Given data
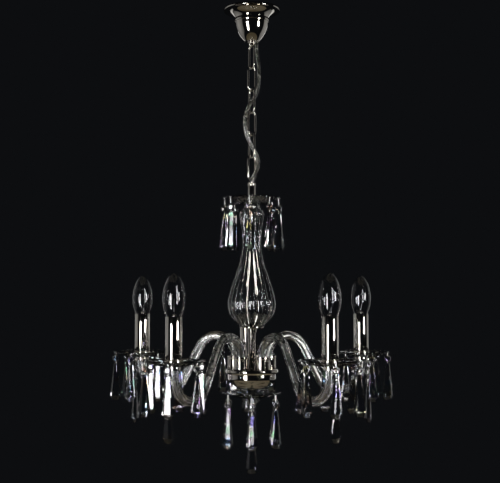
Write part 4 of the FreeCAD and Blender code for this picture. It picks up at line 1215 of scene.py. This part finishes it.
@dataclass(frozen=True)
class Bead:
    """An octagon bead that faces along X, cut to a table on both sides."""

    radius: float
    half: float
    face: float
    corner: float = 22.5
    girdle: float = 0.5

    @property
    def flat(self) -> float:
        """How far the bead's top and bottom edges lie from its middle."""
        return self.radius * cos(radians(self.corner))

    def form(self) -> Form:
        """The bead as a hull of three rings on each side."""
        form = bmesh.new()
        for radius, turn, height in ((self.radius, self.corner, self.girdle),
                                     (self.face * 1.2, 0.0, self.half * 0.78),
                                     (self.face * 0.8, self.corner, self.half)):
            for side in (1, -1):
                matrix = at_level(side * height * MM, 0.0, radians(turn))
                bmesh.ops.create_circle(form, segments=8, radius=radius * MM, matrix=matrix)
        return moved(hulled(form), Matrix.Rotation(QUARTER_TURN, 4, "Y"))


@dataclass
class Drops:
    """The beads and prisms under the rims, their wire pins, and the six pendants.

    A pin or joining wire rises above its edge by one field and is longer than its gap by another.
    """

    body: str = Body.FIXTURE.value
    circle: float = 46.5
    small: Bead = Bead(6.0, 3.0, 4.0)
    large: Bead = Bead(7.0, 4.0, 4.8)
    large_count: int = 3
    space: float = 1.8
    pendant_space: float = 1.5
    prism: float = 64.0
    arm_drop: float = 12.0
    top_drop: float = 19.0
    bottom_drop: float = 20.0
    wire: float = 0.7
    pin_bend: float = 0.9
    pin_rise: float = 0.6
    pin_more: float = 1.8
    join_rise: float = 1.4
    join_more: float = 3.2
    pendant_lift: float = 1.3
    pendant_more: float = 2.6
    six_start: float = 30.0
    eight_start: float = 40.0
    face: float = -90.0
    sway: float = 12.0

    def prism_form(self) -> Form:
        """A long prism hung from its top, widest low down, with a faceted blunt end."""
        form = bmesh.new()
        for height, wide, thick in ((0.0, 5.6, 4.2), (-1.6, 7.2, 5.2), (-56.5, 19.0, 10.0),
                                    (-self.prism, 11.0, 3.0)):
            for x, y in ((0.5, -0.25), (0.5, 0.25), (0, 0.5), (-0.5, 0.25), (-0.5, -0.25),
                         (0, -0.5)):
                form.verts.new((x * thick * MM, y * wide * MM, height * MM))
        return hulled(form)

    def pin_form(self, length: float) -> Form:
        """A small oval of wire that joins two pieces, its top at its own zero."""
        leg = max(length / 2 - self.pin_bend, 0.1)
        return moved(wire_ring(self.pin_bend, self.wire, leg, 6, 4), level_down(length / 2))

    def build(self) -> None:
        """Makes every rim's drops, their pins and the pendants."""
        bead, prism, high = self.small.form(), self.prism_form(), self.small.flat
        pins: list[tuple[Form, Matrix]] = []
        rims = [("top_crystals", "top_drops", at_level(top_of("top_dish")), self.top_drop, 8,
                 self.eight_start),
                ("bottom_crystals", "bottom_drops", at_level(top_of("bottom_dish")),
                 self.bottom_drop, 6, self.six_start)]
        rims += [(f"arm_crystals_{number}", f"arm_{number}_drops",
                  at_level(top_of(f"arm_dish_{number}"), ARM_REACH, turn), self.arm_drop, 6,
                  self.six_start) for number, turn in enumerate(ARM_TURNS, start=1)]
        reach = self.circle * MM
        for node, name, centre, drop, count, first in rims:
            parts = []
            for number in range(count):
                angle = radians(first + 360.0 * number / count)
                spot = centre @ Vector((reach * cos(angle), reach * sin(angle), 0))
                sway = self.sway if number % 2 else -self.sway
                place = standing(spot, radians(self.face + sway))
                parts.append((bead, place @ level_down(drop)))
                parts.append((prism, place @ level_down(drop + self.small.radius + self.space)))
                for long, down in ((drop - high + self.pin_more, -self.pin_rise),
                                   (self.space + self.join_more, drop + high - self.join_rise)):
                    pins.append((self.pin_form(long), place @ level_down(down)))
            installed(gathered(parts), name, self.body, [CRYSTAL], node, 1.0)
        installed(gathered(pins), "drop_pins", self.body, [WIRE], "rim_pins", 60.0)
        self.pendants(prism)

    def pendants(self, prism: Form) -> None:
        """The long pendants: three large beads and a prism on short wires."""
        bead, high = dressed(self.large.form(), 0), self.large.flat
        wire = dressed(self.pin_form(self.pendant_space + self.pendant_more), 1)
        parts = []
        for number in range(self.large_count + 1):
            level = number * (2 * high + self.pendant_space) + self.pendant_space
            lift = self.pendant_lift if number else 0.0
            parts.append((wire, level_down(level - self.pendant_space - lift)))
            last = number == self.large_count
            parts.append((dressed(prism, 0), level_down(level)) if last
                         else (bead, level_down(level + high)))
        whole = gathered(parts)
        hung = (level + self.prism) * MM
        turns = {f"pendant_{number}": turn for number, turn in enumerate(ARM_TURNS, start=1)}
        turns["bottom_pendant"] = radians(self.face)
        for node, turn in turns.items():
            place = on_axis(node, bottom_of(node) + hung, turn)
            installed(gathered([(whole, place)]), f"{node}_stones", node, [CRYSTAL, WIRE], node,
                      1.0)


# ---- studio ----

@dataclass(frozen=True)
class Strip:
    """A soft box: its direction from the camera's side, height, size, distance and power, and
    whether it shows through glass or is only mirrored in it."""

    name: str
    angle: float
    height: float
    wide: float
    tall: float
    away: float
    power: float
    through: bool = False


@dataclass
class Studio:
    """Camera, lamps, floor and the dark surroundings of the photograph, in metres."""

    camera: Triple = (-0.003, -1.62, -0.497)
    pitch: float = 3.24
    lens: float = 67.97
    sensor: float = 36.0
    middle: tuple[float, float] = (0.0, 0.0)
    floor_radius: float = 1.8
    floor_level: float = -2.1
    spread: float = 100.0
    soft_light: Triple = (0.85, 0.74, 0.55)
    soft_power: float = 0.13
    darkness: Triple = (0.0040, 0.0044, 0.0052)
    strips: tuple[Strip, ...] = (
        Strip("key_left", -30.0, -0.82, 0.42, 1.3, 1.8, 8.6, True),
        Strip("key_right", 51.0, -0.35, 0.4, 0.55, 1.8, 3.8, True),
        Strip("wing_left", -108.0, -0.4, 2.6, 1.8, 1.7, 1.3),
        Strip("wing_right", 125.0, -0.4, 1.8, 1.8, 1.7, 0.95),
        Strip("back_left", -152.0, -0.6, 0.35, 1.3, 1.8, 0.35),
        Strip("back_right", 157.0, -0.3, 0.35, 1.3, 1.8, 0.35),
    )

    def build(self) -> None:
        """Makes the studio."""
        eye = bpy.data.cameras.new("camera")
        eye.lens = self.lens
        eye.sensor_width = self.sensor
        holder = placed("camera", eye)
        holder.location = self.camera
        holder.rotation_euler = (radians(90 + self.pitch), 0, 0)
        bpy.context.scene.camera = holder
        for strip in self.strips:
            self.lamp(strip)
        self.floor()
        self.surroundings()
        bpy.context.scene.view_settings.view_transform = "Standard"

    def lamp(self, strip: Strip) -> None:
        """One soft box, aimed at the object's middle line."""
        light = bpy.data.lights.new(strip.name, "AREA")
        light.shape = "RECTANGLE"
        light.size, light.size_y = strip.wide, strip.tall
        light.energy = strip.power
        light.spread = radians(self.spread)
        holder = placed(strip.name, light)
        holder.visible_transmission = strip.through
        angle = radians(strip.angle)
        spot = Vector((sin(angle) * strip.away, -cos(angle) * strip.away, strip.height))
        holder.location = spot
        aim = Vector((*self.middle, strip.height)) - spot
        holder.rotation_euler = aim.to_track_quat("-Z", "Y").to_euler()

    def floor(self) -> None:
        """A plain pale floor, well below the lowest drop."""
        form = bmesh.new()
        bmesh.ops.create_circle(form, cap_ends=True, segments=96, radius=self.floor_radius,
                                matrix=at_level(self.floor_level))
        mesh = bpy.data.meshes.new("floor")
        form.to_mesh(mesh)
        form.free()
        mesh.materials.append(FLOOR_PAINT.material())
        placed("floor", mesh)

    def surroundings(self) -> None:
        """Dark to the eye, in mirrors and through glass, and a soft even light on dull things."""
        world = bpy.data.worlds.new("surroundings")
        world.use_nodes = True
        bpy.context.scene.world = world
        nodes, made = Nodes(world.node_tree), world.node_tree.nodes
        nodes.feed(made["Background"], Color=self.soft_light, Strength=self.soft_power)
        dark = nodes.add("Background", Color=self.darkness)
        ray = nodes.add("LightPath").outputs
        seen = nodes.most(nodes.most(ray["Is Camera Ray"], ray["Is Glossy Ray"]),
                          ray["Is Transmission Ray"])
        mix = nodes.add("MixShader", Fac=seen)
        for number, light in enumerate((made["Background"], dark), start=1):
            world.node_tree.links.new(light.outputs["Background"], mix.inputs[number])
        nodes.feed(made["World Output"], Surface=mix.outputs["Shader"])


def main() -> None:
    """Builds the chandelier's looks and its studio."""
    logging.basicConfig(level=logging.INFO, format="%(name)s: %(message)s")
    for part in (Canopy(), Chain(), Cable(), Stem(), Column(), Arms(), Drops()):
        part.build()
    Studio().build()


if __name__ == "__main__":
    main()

What is being asked
Quote the data above verbatim from its first line to the line that includes "sway: float = 12.0", with both boundary lines retained.

Reply to the task
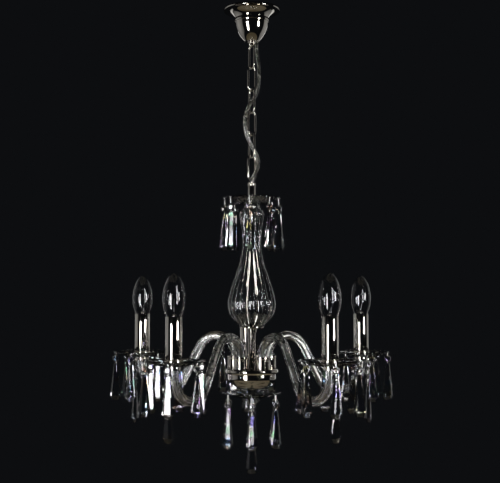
Write part 4 of the FreeCAD and Blender code for this picture. It picks up at line 1215 of scene.py. This part finishes it.
@dataclass(frozen=True)
class Bead:
    """An octagon bead that faces along X, cut to a table on both sides."""

    radius: float
    half: float
    face: float
    corner: float = 22.5
    girdle: float = 0.5

    @property
    def flat(self) -> float:
        """How far the bead's top and bottom edges lie from its middle."""
        return self.radius * cos(radians(self.corner))

    def form(self) -> Form:
        """The bead as a hull of three rings on each side."""
        form = bmesh.new()
        for radius, turn, height in ((self.radius, self.corner, self.girdle),
                                     (self.face * 1.2, 0.0, self.half * 0.78),
                                     (self.face * 0.8, self.corner, self.half)):
            for side in (1, -1):
                matrix = at_level(side * height * MM, 0.0, radians(turn))
                bmesh.ops.create_circle(form, segments=8, radius=radius * MM, matrix=matrix)
        return moved(hulled(form), Matrix.Rotation(QUARTER_TURN, 4, "Y"))


@dataclass
class Drops:
    """The beads and prisms under the rims, their wire pins, and the six pendants.

    A pin or joining wire rises above its edge by one field and is longer than its gap by another.
    """

    body: str = Body.FIXTURE.value
    circle: float = 46.5
    small: Bead = Bead(6.0, 3.0, 4.0)
    large: Bead = Bead(7.0, 4.0, 4.8)
    large_count: int = 3
    space: float = 1.8
    pendant_space: float = 1.5
    prism: float = 64.0
    arm_drop: float = 12.0
    top_drop: float = 19.0
    bottom_drop: float = 20.0
    wire: float = 0.7
    pin_bend: float = 0.9
    pin_rise: float = 0.6
    pin_more: float = 1.8
    join_rise: float = 1.4
    join_more: float = 3.2
    pendant_lift: float = 1.3
    pendant_more: float = 2.6
    six_start: float = 30.0
    eight_start: float = 40.0
    face: float = -90.0
    sway: float = 12.0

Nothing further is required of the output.